As a piece of historical interest, an earlier version of the BPF code was part of the code claimed to be infringing part of the SCO lawsuits (page 15), but was actually part of BSD4.3 code that was copied to the Linux kernel. The original BSD code was eventually replaced with the current architecture, known as the Linux Socket Filter, in Linux 2.2 (which I can’t easily link to, as there’s no public repository of the Linux kernel code with pre-git history, as far as I know).
What about it?
The popularity of bytecode as a general and flexible solution to problems is alluring, but it’s not without its complexities and faults, with such major security implications (an entire iPhone jailbreak from incorrect stack overflow checking!) and insane implementation requirements (so much that we only have one major implementation of ACPI used across all OSes that we can check).

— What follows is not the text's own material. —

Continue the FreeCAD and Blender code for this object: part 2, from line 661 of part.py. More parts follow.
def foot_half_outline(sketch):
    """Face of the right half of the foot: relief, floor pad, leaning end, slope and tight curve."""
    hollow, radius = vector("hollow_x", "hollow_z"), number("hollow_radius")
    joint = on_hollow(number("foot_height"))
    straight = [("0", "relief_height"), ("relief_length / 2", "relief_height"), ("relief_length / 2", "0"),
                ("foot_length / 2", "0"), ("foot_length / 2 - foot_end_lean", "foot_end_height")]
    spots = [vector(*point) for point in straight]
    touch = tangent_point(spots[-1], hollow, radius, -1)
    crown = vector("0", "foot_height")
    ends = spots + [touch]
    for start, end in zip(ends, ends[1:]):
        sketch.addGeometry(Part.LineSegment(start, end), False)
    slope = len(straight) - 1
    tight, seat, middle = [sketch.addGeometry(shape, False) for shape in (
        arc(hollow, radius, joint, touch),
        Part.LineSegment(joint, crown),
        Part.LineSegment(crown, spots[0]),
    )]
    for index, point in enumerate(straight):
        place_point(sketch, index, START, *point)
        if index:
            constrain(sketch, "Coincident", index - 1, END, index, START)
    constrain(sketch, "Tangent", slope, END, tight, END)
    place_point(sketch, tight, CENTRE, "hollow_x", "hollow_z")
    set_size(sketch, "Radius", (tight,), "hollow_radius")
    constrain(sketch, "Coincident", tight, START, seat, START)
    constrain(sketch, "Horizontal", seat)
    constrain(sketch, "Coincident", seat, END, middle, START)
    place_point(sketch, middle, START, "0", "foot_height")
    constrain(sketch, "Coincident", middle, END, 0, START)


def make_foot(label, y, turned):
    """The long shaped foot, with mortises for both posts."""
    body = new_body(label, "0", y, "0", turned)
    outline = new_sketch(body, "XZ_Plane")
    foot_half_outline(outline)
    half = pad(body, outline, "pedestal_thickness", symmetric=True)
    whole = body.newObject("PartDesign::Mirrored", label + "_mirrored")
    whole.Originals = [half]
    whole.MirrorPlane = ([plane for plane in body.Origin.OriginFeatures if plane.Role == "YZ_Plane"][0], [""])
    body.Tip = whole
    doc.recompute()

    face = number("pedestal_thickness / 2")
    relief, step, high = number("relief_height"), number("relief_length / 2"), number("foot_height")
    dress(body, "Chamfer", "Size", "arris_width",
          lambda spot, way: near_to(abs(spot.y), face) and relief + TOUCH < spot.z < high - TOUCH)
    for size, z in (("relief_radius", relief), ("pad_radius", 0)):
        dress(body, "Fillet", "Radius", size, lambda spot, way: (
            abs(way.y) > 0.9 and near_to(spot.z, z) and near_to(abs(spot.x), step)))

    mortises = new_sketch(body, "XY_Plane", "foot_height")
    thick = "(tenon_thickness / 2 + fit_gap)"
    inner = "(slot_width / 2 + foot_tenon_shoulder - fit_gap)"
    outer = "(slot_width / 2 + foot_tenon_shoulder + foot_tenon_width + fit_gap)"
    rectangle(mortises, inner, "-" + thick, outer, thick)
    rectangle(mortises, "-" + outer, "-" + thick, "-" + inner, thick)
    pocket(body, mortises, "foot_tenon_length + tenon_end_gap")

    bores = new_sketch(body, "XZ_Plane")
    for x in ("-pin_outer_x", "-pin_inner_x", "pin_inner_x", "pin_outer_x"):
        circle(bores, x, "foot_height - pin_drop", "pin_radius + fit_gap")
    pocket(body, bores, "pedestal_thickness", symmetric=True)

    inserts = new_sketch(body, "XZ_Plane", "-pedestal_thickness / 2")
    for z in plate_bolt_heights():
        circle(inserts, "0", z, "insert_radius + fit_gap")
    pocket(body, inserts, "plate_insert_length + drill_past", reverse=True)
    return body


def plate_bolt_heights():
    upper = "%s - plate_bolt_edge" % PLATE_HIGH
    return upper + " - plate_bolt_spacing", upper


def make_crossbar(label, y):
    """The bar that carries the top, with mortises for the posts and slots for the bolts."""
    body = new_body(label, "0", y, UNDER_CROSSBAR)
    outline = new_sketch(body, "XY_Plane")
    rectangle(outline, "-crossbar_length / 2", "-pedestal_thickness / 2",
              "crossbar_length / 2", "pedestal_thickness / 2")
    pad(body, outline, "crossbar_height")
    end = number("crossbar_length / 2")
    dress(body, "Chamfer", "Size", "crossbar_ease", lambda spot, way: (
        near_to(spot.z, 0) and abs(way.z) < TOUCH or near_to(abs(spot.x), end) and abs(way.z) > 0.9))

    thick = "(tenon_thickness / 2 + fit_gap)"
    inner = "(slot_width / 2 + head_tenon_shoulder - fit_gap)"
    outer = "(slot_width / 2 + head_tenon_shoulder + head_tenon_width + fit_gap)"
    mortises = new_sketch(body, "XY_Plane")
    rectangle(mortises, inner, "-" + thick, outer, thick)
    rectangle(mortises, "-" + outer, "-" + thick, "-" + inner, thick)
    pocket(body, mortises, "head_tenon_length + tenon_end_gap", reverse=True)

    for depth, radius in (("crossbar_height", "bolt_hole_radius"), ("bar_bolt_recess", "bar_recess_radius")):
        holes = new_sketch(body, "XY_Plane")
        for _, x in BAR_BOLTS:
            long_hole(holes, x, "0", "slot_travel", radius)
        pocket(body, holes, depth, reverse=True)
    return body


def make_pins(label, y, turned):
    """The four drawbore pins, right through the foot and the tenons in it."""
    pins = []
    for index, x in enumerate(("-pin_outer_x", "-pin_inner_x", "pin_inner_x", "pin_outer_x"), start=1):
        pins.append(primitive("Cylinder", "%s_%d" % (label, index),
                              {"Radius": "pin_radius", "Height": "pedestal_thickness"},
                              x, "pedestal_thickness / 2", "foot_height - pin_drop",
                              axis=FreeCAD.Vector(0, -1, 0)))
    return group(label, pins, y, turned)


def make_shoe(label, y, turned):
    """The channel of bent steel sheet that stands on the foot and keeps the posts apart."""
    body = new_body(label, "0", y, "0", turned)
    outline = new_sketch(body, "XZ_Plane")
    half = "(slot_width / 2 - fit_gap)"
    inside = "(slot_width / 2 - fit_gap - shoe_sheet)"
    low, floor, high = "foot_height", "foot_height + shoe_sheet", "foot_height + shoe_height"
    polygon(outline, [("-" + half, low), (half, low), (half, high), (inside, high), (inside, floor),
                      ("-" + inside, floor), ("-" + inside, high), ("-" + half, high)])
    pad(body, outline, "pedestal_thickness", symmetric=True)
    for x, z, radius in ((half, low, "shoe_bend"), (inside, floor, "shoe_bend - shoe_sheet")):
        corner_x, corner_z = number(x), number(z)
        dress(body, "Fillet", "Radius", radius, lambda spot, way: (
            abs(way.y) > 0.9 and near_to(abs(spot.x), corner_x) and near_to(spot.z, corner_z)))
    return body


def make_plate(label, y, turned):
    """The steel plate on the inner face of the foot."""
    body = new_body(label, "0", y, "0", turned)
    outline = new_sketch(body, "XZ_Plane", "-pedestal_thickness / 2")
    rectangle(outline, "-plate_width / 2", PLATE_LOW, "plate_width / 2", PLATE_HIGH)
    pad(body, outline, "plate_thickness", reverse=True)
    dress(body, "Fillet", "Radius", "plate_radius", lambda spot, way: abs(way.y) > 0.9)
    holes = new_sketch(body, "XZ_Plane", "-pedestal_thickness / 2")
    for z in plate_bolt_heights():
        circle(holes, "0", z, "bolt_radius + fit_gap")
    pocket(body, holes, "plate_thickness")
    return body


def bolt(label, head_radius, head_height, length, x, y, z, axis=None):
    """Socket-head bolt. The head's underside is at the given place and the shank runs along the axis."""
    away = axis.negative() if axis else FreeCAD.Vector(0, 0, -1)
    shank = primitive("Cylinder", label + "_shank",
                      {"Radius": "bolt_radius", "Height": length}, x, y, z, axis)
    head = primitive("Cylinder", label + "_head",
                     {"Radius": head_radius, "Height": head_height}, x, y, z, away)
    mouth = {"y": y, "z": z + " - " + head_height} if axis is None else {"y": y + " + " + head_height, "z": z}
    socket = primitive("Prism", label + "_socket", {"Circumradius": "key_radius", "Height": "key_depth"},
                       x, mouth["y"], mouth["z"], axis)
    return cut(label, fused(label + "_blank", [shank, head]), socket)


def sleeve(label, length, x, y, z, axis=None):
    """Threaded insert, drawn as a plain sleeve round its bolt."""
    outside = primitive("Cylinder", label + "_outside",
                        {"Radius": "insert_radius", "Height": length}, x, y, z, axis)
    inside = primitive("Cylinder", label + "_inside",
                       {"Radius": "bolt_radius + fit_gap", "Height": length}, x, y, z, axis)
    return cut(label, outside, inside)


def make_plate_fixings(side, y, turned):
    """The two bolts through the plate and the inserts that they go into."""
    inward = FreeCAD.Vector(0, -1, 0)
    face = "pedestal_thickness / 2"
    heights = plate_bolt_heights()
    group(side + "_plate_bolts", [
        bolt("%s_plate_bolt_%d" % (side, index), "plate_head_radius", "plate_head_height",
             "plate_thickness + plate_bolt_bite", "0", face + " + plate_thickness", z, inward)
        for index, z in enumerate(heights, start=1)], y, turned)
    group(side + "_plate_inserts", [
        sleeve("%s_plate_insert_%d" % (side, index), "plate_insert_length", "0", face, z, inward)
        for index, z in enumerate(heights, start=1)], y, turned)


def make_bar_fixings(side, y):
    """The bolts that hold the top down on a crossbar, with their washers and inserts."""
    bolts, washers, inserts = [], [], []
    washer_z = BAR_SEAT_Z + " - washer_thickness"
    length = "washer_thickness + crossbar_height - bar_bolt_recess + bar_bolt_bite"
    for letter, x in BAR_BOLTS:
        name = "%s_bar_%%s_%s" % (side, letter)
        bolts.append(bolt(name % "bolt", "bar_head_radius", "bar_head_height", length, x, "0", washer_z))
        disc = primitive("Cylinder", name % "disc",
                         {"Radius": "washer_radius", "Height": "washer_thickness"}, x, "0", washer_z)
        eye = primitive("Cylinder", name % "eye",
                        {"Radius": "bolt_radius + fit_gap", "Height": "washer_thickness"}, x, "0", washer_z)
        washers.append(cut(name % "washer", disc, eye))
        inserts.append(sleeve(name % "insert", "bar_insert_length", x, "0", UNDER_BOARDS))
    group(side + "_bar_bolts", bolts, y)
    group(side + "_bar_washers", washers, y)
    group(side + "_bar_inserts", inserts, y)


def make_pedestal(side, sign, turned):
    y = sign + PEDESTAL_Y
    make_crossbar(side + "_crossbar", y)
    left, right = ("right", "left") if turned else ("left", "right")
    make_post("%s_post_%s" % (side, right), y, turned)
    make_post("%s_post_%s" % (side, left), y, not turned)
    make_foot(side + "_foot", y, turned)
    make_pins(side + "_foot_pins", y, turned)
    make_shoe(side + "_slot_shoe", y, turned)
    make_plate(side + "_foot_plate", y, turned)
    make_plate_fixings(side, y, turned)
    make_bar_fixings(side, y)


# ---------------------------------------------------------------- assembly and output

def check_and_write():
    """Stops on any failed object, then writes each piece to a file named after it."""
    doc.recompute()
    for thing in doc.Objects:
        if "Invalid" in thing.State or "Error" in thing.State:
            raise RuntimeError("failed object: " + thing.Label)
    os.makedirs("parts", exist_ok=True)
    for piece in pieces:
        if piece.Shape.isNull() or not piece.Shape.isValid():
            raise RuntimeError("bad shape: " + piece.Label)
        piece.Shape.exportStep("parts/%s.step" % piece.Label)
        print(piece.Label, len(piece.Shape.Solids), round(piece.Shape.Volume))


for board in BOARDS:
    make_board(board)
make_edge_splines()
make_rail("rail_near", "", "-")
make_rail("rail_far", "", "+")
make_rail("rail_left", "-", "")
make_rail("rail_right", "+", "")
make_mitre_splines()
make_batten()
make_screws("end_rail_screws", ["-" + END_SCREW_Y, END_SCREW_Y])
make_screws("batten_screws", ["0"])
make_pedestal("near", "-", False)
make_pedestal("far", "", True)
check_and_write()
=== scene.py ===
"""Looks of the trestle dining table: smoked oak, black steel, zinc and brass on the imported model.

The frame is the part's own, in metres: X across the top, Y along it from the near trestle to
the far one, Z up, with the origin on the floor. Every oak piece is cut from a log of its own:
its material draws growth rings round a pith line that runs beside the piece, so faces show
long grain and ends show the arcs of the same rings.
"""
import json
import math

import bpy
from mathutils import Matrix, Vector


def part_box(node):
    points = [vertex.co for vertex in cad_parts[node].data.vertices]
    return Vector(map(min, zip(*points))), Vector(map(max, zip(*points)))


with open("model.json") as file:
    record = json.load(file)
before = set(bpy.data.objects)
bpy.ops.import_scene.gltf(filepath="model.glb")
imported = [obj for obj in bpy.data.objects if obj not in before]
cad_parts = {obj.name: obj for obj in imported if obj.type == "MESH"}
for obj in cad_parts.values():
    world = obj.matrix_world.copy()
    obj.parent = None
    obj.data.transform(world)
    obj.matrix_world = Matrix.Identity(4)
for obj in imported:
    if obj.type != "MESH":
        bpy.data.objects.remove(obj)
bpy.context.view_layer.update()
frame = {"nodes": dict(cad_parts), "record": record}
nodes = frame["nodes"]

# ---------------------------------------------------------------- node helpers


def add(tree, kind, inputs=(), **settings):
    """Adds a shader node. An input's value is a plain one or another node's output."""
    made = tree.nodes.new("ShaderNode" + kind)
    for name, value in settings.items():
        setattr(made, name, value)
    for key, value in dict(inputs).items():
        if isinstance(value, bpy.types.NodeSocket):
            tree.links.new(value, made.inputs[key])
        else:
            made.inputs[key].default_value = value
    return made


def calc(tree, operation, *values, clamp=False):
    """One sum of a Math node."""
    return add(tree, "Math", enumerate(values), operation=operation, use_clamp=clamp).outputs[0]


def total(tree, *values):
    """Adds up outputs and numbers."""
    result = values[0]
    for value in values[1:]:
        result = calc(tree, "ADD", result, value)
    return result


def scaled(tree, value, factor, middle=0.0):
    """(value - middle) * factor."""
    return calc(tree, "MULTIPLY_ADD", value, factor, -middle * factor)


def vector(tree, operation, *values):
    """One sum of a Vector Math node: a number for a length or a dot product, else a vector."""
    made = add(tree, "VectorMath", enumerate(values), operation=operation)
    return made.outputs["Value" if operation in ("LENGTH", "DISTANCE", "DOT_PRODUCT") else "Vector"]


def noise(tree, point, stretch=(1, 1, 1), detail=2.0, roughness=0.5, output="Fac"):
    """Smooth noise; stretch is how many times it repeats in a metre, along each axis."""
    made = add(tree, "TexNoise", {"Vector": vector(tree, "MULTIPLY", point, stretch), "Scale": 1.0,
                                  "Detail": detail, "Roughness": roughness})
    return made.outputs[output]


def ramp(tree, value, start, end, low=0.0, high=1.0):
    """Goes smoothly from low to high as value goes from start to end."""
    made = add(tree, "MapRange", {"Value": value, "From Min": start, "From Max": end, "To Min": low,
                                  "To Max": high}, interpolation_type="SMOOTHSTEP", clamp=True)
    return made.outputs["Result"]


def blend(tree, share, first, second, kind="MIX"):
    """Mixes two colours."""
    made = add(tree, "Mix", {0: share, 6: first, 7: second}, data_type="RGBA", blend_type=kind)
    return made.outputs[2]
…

The four examples also bring out something interesting: the wildly different approaches that can be taken to a bytecode language. In the case of ACPI, it’s an interesting take on what I can only imagine is scope creep on an originally declarative table specification, bringing it to the mess today. The Type 1 Glyph and TrueType Hinting languages are basic stack-based interpreters, showing their PostScript heritage. And BPF is a register-based interpreter, which ends up with a relatively odd register-based language that can really only do simple operations.
Note, though, that all of these implementations above have had security issues in their implementations, with numerous CVEs for each one, because bytecode interpreter implementations are hard to get right. So, to other hackers: do you know of any other low-level, esoteric custom bytecode specifications like these? And to spec writers: did you really need that flexibility?